One other quick note of improvement I have seen has been the communication up front between him and guard Mark Glowinski. They have passed off twisting defenders well and look very comfortable next to each other after a full offseason working as the right tackle and right guard respectively. They are an unspectacular duo who will get beat a fair amount of times a season. What you won’t see though is miscommunication on the right side as both players have great chemistry with each other and that has been evident all season.
Final clip of the film room but the one area I personally wanted to see improvement with Smith is in his nastiness and finishing ability. For a big and strong player, he failed to finish blocks more often than not in 2018. He didn’t really have that nastiness as a rookie that you want to see. While it still isn’t where it should be, Smith’s mean streak has shown a bit on film this season. Here he locates the blitzing defensive back and knocks him out of the air. Great awareness and nice hit on the blitzing defensive back.
Overall Braden Smith has put together a good season in terms of pass protection. Outside of the one sack he gave up in week one to Joey Bosa, he has kept Jacoby Brissett pretty clean through five games. While that would point to a good second season for any young offensive tackle, it is even more impressive that he is doing this while still learning how to play right tackle and learning a unique pass blocking method.

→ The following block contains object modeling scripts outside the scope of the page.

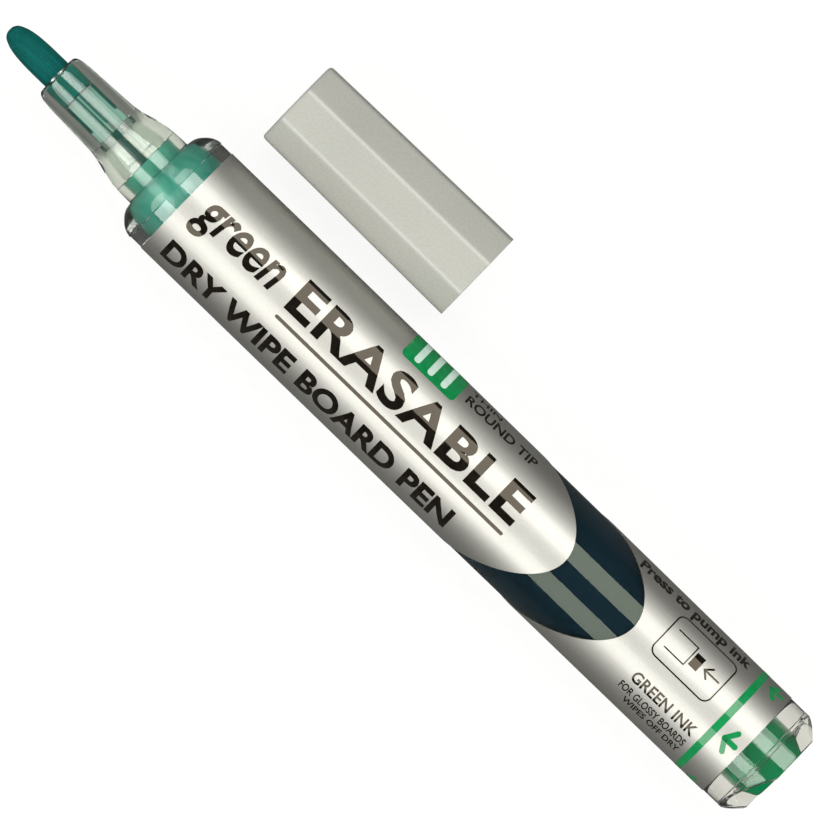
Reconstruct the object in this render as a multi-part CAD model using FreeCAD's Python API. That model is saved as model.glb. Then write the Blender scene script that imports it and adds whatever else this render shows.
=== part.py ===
import FreeCAD, Part
import math
import os

# Pump-action liquid-ink whiteboard marker with a bullet nib. The cap is off and lies beside the
# barrel. Millimetres.
# +X runs along the marker from the nib to the tail, +Z is up, and the cap lies on the +Y side.
# The origin is on the barrel's axis, half-way along the straight grip in front of the taper.
# Every "u" is a distance from the nib's point along the axis.

os.makedirs("parts", exist_ok=True)

# ---------------------------------------------------------------- driving dimensions
ORIGIN_U = 51.55          # the straight grip's middle, measured from the nib's point

NIB_R = 2.08              # 4.16 mm bullet nib stock
NIB_END_U = 12.1

NOSE_U = 8.3              # front lip of the clear nose
NOSE_BORE_R = 2.11
SHOULDER_U = 26.3         # where the nose meets the shoulder
HOUSING_SEAM_U = 29.3     # end face of the shoulder, against the barrel
SHOULDER_R = 8.30
SPIGOT_END_U = 36.0
SPIGOT_R = 7.26

BARREL_R = 8.20           # outside of the clear tube along the grip
BARREL_TAIL_R = 8.02      # outside of the clear tube at the tail (draft)
BARREL_BORE_R = 7.30
BARREL_END_U = 132.4
TAPER_U = 72.0            # the grip is a plain cylinder up to here

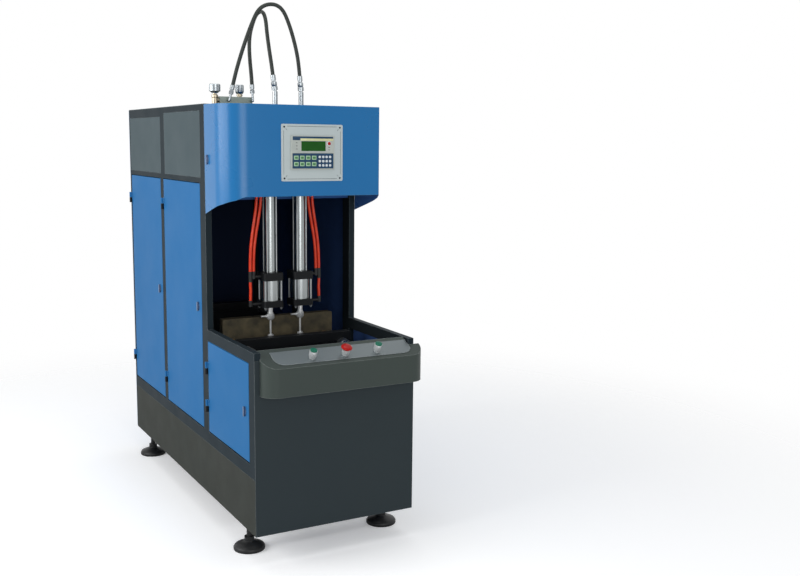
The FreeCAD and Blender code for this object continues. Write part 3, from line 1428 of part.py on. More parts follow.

Howard Mudd’s method is different and not for every offensive tackle. Smith has even shown that he needs to be better in the technique in terms of hand placement and footwork. The most important thing however is that he is showing positive strides in this technique and he is keeping his quarterback clean. Those two aspects right there give me a ton of hope for the future with him at right tackle.
Braden Smith has developed nicely and has improved minor aspects of his game in terms of mean streak, communication, and anchoring. Those minor improvements along with overall better technique could point to a bright future for the young offensive tackle. I think the Colts have their long term starter in Smith at right tackle.